Copy verbatim the block of lines in the entries below whose first line contains "held the tumbler." and whose last line contains "for corner in". Leave out all other lines.

******

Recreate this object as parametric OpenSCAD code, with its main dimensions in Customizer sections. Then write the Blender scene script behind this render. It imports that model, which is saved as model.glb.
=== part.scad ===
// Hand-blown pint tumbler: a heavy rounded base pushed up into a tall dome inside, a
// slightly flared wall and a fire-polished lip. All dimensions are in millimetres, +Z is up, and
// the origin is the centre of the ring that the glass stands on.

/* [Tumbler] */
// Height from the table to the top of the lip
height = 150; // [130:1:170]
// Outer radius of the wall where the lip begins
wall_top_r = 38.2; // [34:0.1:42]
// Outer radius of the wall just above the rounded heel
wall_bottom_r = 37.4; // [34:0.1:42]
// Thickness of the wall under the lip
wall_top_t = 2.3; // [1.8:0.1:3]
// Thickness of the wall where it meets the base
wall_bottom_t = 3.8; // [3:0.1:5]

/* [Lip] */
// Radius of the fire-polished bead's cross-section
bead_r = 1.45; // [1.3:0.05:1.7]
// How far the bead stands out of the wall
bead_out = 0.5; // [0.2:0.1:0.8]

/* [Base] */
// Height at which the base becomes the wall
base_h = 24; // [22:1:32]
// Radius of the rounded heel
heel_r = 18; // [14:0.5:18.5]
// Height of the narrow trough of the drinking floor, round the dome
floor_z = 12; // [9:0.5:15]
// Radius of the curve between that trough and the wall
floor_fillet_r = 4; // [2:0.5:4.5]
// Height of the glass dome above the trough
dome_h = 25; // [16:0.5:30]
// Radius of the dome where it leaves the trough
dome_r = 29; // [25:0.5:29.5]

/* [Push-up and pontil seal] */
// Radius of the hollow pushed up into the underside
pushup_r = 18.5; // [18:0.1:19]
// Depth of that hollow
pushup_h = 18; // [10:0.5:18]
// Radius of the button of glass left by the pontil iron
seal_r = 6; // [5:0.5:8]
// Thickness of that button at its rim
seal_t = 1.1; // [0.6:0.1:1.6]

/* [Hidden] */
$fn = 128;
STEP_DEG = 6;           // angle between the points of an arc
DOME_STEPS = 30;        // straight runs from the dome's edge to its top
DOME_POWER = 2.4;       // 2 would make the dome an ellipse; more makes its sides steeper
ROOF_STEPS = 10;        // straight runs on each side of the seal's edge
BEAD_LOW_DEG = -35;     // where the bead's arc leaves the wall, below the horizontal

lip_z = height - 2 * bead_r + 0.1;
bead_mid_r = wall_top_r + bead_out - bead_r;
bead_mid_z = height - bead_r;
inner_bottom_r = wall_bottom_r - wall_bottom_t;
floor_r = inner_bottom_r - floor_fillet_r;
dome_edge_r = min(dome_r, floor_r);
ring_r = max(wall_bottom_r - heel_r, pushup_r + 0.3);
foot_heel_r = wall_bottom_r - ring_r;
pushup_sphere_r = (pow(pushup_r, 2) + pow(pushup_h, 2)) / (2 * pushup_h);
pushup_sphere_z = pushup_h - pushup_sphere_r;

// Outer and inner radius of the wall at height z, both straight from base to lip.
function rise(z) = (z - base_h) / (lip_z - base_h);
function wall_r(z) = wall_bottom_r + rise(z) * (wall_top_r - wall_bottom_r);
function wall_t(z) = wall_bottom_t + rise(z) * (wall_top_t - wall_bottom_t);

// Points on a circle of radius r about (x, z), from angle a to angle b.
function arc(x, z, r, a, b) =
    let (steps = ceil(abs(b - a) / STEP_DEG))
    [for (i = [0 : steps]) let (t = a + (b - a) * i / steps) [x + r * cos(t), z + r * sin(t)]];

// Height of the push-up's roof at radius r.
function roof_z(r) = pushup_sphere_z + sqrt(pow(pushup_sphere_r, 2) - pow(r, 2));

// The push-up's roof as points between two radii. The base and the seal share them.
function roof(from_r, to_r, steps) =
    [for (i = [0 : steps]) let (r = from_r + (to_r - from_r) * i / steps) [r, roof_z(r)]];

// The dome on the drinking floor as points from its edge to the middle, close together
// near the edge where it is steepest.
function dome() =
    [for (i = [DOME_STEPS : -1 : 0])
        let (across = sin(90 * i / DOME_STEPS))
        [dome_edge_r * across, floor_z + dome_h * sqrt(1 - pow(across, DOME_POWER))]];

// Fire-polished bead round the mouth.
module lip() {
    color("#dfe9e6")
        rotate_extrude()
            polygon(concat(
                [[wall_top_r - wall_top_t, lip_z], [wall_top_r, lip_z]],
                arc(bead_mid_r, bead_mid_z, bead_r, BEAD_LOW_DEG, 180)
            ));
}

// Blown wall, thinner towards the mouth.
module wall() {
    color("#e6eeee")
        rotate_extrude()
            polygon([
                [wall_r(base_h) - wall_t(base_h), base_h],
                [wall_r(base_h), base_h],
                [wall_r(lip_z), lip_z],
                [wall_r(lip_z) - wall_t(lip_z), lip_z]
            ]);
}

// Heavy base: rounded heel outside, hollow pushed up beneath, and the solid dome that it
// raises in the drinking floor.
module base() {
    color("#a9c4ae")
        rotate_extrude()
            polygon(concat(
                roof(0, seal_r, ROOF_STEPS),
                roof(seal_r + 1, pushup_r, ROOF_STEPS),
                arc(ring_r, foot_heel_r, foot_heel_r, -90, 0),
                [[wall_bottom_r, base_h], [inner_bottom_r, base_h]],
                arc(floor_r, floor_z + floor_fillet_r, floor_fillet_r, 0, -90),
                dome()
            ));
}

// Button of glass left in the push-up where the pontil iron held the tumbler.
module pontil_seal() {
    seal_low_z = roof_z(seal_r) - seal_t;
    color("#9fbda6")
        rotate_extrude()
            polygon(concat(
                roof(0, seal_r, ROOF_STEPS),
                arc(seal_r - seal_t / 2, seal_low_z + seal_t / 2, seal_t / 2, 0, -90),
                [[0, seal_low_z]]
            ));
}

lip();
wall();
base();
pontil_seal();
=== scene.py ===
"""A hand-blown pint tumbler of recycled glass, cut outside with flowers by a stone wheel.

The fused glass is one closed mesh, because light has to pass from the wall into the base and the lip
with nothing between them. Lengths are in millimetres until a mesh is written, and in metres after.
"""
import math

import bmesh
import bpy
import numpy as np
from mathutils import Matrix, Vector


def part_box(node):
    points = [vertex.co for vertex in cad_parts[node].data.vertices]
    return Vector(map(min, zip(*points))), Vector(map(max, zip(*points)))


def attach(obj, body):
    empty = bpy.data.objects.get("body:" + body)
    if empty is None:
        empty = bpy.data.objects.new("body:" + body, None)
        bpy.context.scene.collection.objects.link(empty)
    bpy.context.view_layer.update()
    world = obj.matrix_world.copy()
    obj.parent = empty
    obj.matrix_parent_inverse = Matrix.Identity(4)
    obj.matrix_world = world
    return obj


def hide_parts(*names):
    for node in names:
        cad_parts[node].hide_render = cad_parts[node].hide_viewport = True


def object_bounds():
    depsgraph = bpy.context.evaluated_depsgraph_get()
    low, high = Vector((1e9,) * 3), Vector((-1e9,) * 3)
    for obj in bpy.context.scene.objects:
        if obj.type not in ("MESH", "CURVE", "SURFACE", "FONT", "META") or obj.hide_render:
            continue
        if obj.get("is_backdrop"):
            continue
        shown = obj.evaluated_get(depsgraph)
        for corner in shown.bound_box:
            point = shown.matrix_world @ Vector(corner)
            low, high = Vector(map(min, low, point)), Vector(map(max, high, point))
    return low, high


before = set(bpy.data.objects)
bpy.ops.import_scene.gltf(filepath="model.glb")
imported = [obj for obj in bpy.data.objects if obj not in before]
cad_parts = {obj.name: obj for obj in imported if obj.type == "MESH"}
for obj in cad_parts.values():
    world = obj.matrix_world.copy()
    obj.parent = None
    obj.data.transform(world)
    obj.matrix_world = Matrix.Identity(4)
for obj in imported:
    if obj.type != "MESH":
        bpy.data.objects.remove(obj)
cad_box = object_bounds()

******

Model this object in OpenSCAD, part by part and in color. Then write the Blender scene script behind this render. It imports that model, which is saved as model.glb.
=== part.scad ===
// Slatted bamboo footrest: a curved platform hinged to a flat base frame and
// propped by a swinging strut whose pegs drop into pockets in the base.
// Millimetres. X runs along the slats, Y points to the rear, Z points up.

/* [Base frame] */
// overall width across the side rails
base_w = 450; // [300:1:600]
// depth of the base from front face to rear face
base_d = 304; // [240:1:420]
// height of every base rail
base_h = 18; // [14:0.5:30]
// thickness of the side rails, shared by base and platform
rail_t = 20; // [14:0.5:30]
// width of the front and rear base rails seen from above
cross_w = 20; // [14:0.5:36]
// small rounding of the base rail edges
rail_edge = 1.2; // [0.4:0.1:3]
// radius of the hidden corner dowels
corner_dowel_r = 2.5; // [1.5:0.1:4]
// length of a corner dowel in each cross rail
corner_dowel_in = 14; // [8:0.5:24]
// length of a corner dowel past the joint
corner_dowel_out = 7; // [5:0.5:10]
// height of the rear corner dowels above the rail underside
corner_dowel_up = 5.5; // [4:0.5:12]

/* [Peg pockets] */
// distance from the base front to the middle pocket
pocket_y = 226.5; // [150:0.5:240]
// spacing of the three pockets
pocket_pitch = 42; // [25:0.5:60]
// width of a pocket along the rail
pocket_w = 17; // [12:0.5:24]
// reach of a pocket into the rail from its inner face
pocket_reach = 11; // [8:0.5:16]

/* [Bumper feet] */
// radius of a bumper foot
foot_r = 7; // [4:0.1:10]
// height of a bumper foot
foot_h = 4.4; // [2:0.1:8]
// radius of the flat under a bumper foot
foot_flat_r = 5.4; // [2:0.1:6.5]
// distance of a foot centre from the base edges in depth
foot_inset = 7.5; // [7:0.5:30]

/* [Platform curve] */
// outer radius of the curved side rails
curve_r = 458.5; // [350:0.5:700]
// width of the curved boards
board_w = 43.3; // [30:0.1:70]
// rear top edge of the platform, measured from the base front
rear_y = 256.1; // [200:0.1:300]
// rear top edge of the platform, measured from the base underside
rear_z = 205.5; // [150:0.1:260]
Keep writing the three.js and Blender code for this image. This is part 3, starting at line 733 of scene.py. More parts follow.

******

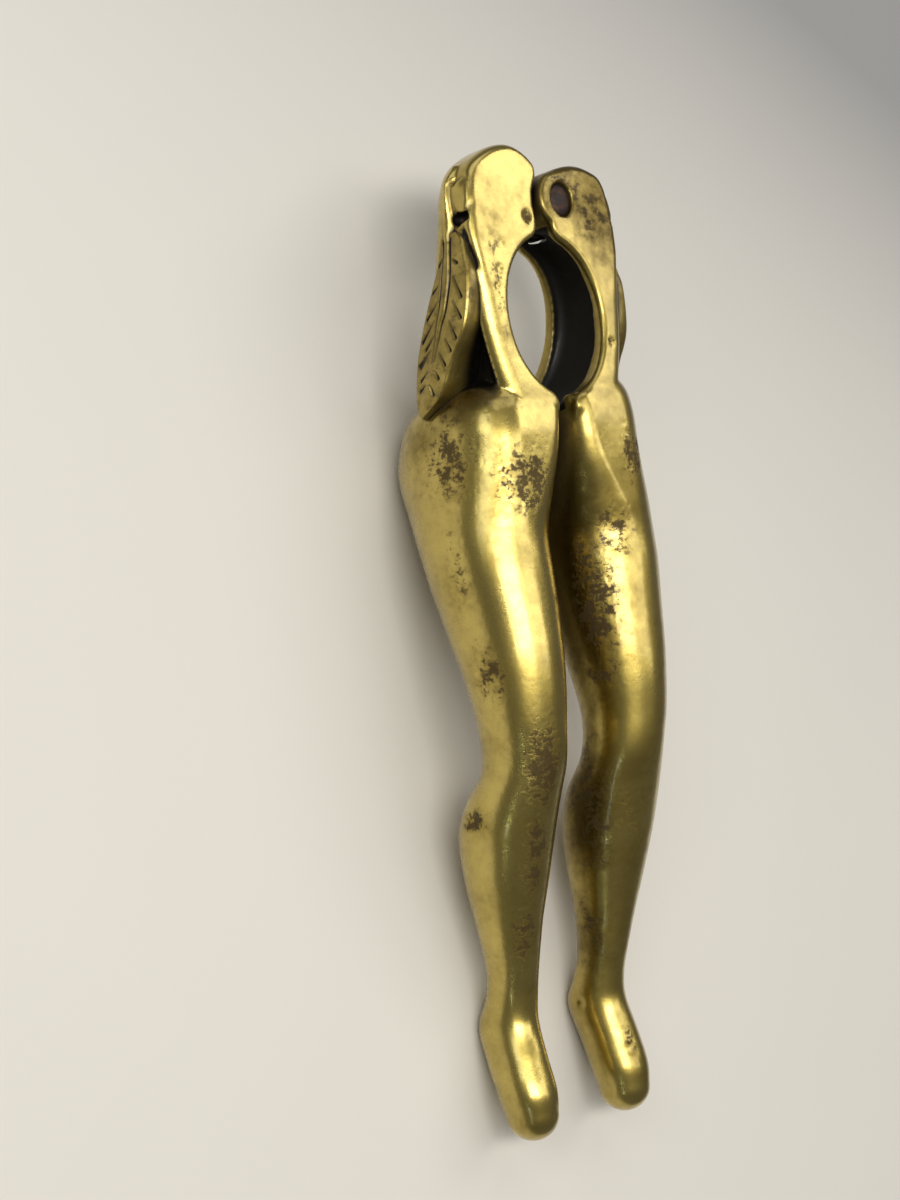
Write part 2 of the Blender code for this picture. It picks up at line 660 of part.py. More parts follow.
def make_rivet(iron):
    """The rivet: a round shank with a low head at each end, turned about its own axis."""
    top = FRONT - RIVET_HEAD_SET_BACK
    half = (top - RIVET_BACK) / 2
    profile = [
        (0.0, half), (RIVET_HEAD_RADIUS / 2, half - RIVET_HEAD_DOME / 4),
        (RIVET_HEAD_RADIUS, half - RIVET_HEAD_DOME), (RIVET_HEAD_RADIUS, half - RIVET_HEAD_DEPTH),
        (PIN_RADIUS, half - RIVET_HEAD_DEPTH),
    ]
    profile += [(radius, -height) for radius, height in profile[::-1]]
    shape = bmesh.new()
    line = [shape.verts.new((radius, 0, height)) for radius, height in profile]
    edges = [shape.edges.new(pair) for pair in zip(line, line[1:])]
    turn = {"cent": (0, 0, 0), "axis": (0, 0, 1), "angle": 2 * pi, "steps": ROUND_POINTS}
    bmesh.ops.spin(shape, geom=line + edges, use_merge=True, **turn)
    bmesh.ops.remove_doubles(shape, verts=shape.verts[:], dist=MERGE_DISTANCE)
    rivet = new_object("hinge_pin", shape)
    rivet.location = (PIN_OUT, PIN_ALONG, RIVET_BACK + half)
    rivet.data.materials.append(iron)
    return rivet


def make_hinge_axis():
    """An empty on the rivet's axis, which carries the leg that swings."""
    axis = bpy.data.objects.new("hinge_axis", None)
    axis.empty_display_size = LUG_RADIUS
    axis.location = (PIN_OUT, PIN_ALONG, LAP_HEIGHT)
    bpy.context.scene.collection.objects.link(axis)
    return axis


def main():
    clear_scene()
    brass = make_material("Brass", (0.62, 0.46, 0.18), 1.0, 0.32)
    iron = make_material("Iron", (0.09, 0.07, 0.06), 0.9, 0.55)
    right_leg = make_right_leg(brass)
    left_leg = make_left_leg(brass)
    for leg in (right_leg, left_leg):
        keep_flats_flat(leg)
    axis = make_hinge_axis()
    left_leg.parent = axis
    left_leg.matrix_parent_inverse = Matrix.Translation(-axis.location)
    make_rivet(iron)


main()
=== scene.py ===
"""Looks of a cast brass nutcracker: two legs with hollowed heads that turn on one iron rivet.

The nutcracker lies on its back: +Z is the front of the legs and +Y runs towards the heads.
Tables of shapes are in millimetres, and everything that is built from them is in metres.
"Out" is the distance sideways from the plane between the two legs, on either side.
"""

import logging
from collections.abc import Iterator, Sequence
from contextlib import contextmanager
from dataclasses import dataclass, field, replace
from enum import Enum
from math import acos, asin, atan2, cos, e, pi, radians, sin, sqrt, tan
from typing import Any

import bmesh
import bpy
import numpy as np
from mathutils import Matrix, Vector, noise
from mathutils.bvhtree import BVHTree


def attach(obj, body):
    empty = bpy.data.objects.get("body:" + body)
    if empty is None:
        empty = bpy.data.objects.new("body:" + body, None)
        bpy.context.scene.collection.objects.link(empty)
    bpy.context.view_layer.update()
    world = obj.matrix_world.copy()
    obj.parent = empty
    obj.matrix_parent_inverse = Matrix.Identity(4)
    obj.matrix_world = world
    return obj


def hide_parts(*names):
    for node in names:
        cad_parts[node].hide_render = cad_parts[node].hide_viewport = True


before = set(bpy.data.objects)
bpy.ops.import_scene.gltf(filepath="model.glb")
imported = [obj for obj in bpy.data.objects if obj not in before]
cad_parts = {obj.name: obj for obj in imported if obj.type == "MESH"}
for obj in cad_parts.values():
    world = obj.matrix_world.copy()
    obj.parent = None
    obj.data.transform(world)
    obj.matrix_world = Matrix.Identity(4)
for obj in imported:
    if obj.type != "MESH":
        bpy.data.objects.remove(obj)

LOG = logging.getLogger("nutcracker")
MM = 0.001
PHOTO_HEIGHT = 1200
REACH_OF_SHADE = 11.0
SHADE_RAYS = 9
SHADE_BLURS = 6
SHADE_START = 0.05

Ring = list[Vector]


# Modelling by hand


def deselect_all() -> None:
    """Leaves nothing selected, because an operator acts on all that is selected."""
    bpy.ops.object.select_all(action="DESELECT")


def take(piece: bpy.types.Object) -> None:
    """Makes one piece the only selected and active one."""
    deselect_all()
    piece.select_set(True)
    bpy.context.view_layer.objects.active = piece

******

_THE RESPONSE:_
// Button of glass left in the push-up where the pontil iron held the tumbler.
module pontil_seal() {
    seal_low_z = roof_z(seal_r) - seal_t;
    color("#9fbda6")
        rotate_extrude()
            polygon(concat(
                roof(0, seal_r, ROOF_STEPS),
                arc(seal_r - seal_t / 2, seal_low_z + seal_t / 2, seal_t / 2, 0, -90),
                [[0, seal_low_z]]
            ));
}

lip();
wall();
base();
pontil_seal();
=== scene.py ===
"""A hand-blown pint tumbler of recycled glass, cut outside with flowers by a stone wheel.

The fused glass is one closed mesh, because light has to pass from the wall into the base and the lip
with nothing between them. Lengths are in millimetres until a mesh is written, and in metres after.
"""
import math

import bmesh
import bpy
import numpy as np
from mathutils import Matrix, Vector


def part_box(node):
    points = [vertex.co for vertex in cad_parts[node].data.vertices]
    return Vector(map(min, zip(*points))), Vector(map(max, zip(*points)))


def attach(obj, body):
    empty = bpy.data.objects.get("body:" + body)
    if empty is None:
        empty = bpy.data.objects.new("body:" + body, None)
        bpy.context.scene.collection.objects.link(empty)
    bpy.context.view_layer.update()
    world = obj.matrix_world.copy()
    obj.parent = empty
    obj.matrix_parent_inverse = Matrix.Identity(4)
    obj.matrix_world = world
    return obj


def hide_parts(*names):
    for node in names:
        cad_parts[node].hide_render = cad_parts[node].hide_viewport = True


def object_bounds():
    depsgraph = bpy.context.evaluated_depsgraph_get()
    low, high = Vector((1e9,) * 3), Vector((-1e9,) * 3)
    for obj in bpy.context.scene.objects:
        if obj.type not in ("MESH", "CURVE", "SURFACE", "FONT", "META") or obj.hide_render:
            continue
        if obj.get("is_backdrop"):
            continue
        shown = obj.evaluated_get(depsgraph)
        for corner in shown.bound_box:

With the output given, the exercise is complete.